# Computer für 3d Anwendungen



## MasterSpoon (23. Juli 2006)

Hallo es ist bald an der zeit das ich meinen ferstaubten alten rechner durch einen neuen ersetzen muss.
Ich wolte mahl wissen welche forrausetzungen komponeten der rechner haben solte Für 3d Anwendungen wie 3Ds Max oder sonstige grafik anwendungen.


----------



## chmee (24. Juli 2006)

Was soll denn der Rechner Deiner Meinung nach können ?
Flüssiges Arbeiten in den Views ? Schnelles Rendern ? Multiview ?

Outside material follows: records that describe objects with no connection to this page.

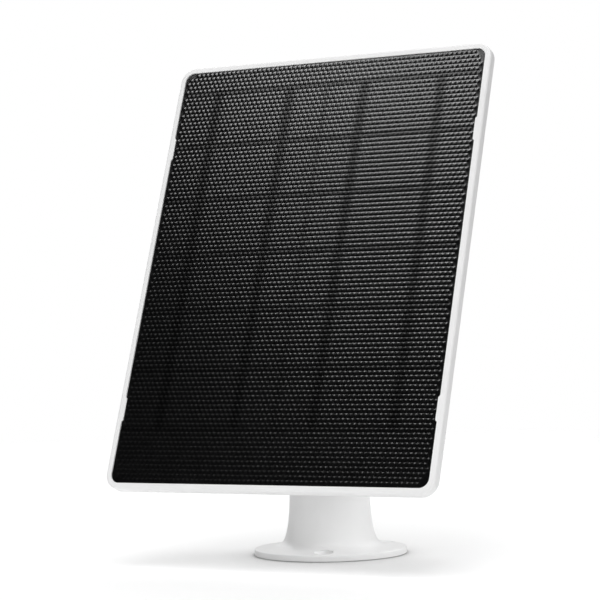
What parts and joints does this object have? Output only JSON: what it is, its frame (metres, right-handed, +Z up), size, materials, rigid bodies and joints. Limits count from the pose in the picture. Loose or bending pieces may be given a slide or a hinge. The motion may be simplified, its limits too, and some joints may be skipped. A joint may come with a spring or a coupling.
{
  "type": "solar charging panel on ball-joint stand",
  "caption": "Portrait solar charging panel in a white frame, on a round trumpet stand with a lockable ball joint that pans, tilts and turns the panel.",
  "frame": {"origin": "centre of the foot's underside, on the pan axis", "axes": "+Z up along the stem, the panel faces -Y and leans back, +X to the right of someone who faces the panel"},
  "size_m": [0.1402, 0.088, 0.2005],
  "materials": {
    "white_shell": "satin moulded ABS with a fine grain",
    "bearing_plastic": "acetal, smooth",
    "seal_rubber": "matt black silicone",
    "steel": "zinc plated",
    "ball_metal": "satin nickel plated",
    "solar_film": "embossed black polymer film",
    "clear_bed": "clear bed over a black back",
    "silicon_cell": "dark monocrystalline silicon",
    "tinned_ribbon": "tinned copper",
    "back_laminate": "black glass-fibre laminate",
    "foam_tape": "closed-cell foam tape",
    "brass_insert": "machined",
    "circuit_board": "green solder mask",
    "ferrite": "matt ferrite",
    "chip_epoxy": "moulded epoxy",
    "capacitor_ceramic": "fired ceramic",
    "connector_plastic": "natural nylon",
    "lead_red": "silicone insulation",
    "lead_black": "silicone insulation"
  },
  "bodies": {
    "stand": {"stand_body": "white_shell", "pan_friction_washer": "bearing_plastic"},
    "turret": {"socket_head": "white_shell", "ball_seat": "bearing_plastic", "pressure_ring": "seal_rubber", "pan_screw": "steel", "pan_spring_washer": "steel", "pan_nut": "steel"},
    "lock_ring": {"lock_ring": "white_shell"},
    "ball_arm": {"stud_ball": "ball_metal", "threaded_stud": "steel"},
    "jam_nut": {"jam_nut": "ball_metal"},
    "panel": {"panel_frame": "white_shell", "front_film": "solar_film", "encapsulant": "clear_bed", "solar_cells": "silicon_cell", "bus_ribbons": "tinned_ribbon", "end_ribbons": "tinned_ribbon", "backsheet": "back_laminate", "adhesive_tape": "foam_tape", "perimeter_seal": "seal_rubber", "back_cover": "white_shell", "cover_screws": "steel", "thread_insert": "brass_insert", "hub_washer": "seal_rubber", "regulator_board": "circuit_board", "board_screws": "steel", "inductor": "ferrite", "controller_chip": "chip_epoxy", "capacitors": "capacitor_ceramic", "diodes": "chip_epoxy", "terminal_block": "connector_plastic", "lead_positive": "lead_red", "lead_negative": "lead_black", "cable_gland": "seal_rubber", "gland_nut": "connector_plastic"}
  },
  "joints": [
    {"name": "pan", "type": "hinge", "parent": "stand", "child": "turret", "pos_m": [0, 0, 0.0738], "axis": [0, 0, 1], "continuous": true},
    {"name": "lock_ring_turn", "type": "hinge", "parent": "turret", "child": "lock_ring", "pos_m": [0, 0, 0.082], "axis": [0, 0, 1], "range_deg": [0, 120]},
    {"name": "tilt", "type": "hinge", "parent": "turret", "child": "ball_arm", "pos_m": [0, 0, 0.095], "axis": [-1, 0, 0], "range_deg": [-22, 68]},
    {"name": "jam_nut_turn", "type": "hinge", "parent": "ball_arm", "child": "jam_nut", "pos_m": [0, -0.01391, 0.10062], "axis": [0, -0.9272, 0.3746], "range_deg": [0, 360]},
    {"name": "panel_spin", "type": "hinge", "parent": "ball_arm", "child": "panel", "pos_m": [0, -0.01669, 0.10174], "axis": [0, -0.9272, 0.3746], "range_deg": [-90, 90]}
  ]
}
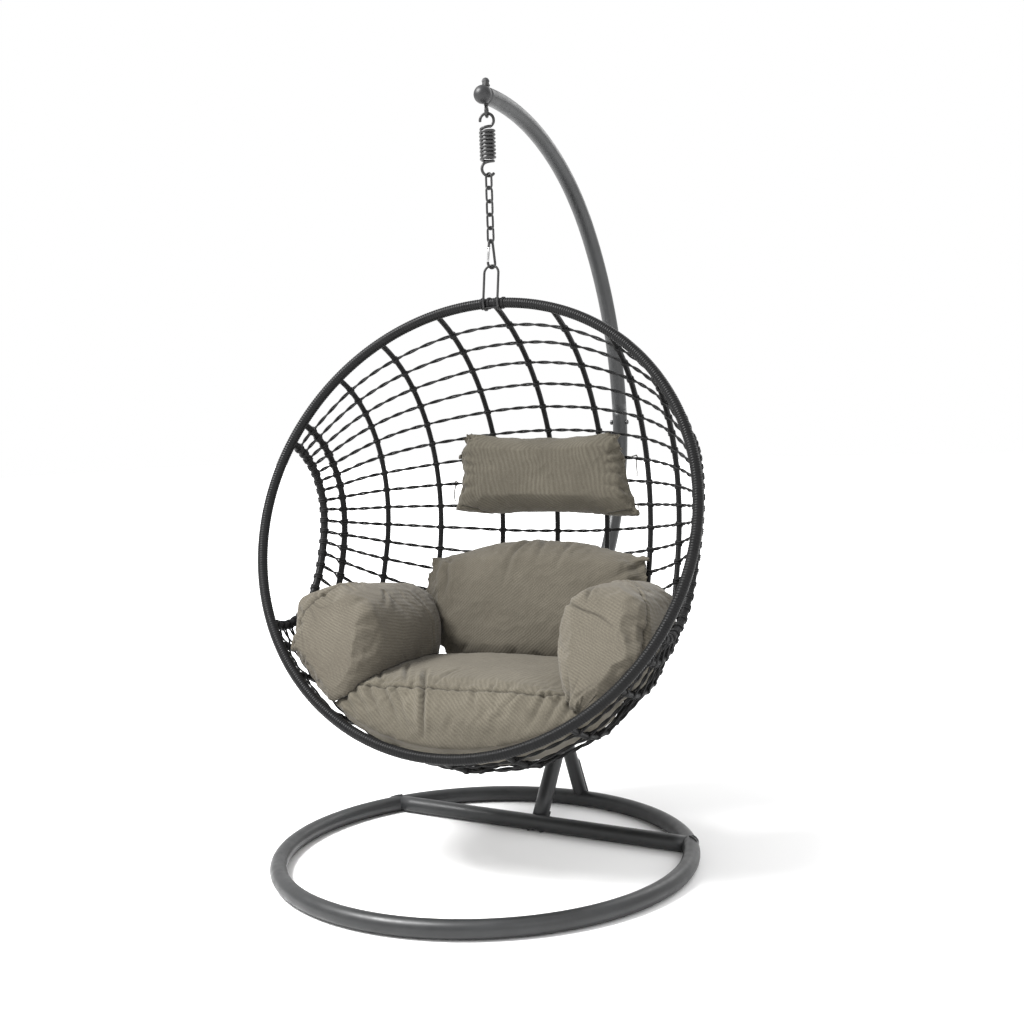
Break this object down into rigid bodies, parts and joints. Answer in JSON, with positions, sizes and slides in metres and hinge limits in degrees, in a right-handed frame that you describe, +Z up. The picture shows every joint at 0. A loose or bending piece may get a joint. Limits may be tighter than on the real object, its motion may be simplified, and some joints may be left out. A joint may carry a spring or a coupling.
{
  "type": "hanging egg chair",
  "caption": "Garden egg chair: a round woven basket with cushions, hung by a spring and chain from a curved tube stand on a ring base.",
  "frame": {"origin": "on the floor, at the middle of the whole chair's box", "axes": "+Z up; the chair faces -Y; the mast stands at +Y; +X is to the right as seen from the front"},
  "size_m": [1.1352, 1.3688, 1.9204],
  "materials": {
    "stand_steel": "charcoal grey powder coat, satin",
    "stopper": "moulded dark grey plastic",
    "hardware": "dark coated steel",
    "wicker": "black synthetic wicker wound on steel, semi-gloss",
    "fabric": "taupe outdoor fabric with a fine diagonal rib"
  },
  "bodies": {
    "stand": {"base_ring": "stand_steel", "cross_tube": "stand_steel", "mast_lower": "stand_steel", "mast_upper": "stand_steel", "mast_joint_bolt": "hardware", "mast_joint_nut": "hardware", "rear_strut": "stand_steel", "mast_end_ball": "stopper"},
    "hook": {"eye_bolt": "hardware", "eye_washer": "hardware", "eye_nut": "hardware", "eye_cap": "hardware"},
    "spring": {"spring": "hardware"},
    "link_1": {"chain_link_1": "hardware"},
    "link_2": {"chain_link_2": "hardware"},
    "link_3": {"chain_link_3": "hardware"},
    "link_4": {"chain_link_4": "hardware"},
    "link_5": {"chain_link_5": "hardware"},
    "snap_hook": {"snap_hook_body": "hardware", "gate_pin": "hardware"},
    "snap_gate": {"snap_hook_gate": "hardware"},
    "basket": {"arm_frame_left": "wicker", "arm_frame_right": "wicker", "back_cushion": "fabric", "hanger_loop": "hardware", "head_pillow": "fabric", "left_bolster": "fabric", "pillow_tie_left": "fabric", "pillow_tie_right": "fabric", "rib_centre": "wicker", "rib_left_far": "wicker", "rib_left_mid": "wicker", "rib_left_near": "wicker", "rib_left_side": "wicker", "rib_right_far": "wicker", "rib_right_mid": "wicker", "rib_right_near": "wicker", "rib_right_side": "wicker", "right_bolster": "fabric", "rim": "wicker", "seat_cushion": "fabric", "weave_front": "wicker", "weave_lower_back": "wicker", "weave_seat": "wicker", "weave_top": "wicker", "weave_upper_back": "wicker"}
  },
  "joints": [
    {"name": "hook_swivel", "type": "hinge", "parent": "stand", "child": "hook", "pos_m": [-0.02632, -0.03806, 1.88], "axis": [0, 0, 1], "range_deg": [-70, 70]},
    {"name": "spring_swing", "type": "hinge", "parent": "hook", "child": "spring", "pos_m": [-0.02632, -0.03806, 1.8303], "axis": [1, 0, 0], "range_deg": [-20, 4]},
    {"name": "spring_bounce", "type": "slide", "parent": "spring", "child": "link_1", "axis": [0, 0, -1], "range_m": [0, 0.05], "stiffness_N_per_m": 20000, "springref_m": -0.012, "deforming": ["spring"]},
    {"name": "link_2_turn", "type": "hinge", "parent": "link_1", "child": "link_2", "pos_m": [-0.02632, -0.03806, 1.65335], "axis": [0.9659, -0.2588, 0], "range_deg": [-12, 4]},
    {"name": "link_3_turn", "type": "hinge", "parent": "link_2", "child": "link_3", "pos_m": [-0.02632, -0.03806, 1.62065], "axis": [0.2588, 0.9659, 0], "range_deg": [-12, 12]},
    {"name": "link_4_turn", "type": "hinge", "parent": "link_3", "child": "link_4", "pos_m": [-0.02632, -0.03806, 1.58795], "axis": [0.9744, -0.225, 0], "range_deg": [-12, 4]},
    {"name": "link_5_turn", "type": "hinge", "parent": "link_4", "child": "link_5", "pos_m": [-0.02632, -0.03806, 1.55525], "axis": [0.225, 0.9744, 0], "range_deg": [-12, 12]},
    {"name": "snap_hook_turn", "type": "hinge", "parent": "link_5", "child": "snap_hook", "pos_m": [-0.02632, -0.03806, 1.52277], "axis": [0.9816, -0.1908, 0], "range_deg": [-7, 4]},
    {"name": "gate_turn", "type": "hinge", "parent": "snap_hook", "child": "snap_gate", "pos_m": [-0.02792, -0.04628, 1.50576], "axis": [0.9816, -0.1908, 0], "range_deg": [0, 22], "stiffness_Nm_per_rad": 0.05, "springref_deg": -17.19},
    {"name": "basket_rock", "type": "hinge", "parent": "snap_hook", "child": "basket", "pos_m": [-0.02632, -0.03806, 1.4607], "axis": [0.9912, 0.1323, 0], "range_deg": [-15, 5.5]}
  ]
}
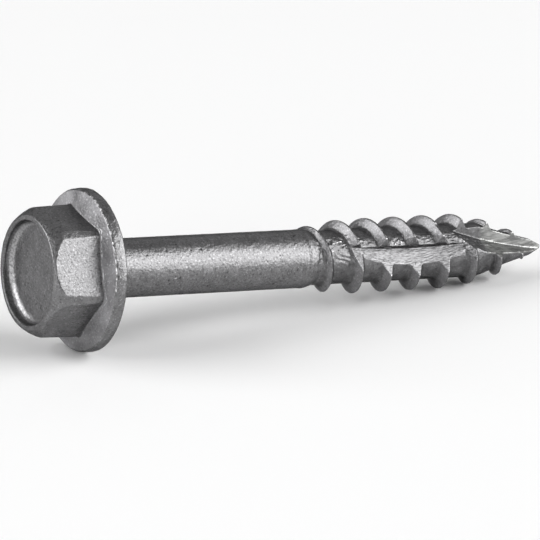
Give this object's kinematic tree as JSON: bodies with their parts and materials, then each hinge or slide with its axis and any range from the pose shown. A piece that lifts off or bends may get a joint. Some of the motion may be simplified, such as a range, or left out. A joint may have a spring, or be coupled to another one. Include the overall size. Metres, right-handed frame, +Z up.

Das Thema ist schier unerschöpflich. Wieviel Geld möchtest Du ausgeben ?
"So wenig wie möglich" ist eine dumme Aussage, denn -->
Mit jedem Rechner der heutigen Mittelklasse kannst Du schon wunderbar
in 3dsmax oder Maja arbeiten, ergo -> für 1000-EUR kann man einen soliden
Rechner aufbauen.

Spitzenklasse macht sich in anderen Sachen bemerkbar. OpenGL-Fullscene-Antialiasing,
8 HardwareLights,32bit z/g-Buffer GelatoUsing, Redundante Netzteile und Speichersysteme,
Stacking mit Hardware-Network-Monitoring. Hardware-RAID5 oder 10, DVI-Single oder Dual-Link
etc etc etc

Kauf Dir einfach nen Dualcore ( aktuelle Empfehlung : Conroe E660 ), dazu 2GB RAM,
noch 3 Platten und ne GraKa im Stile von 7800 oder 1900.

mfg chmee


----------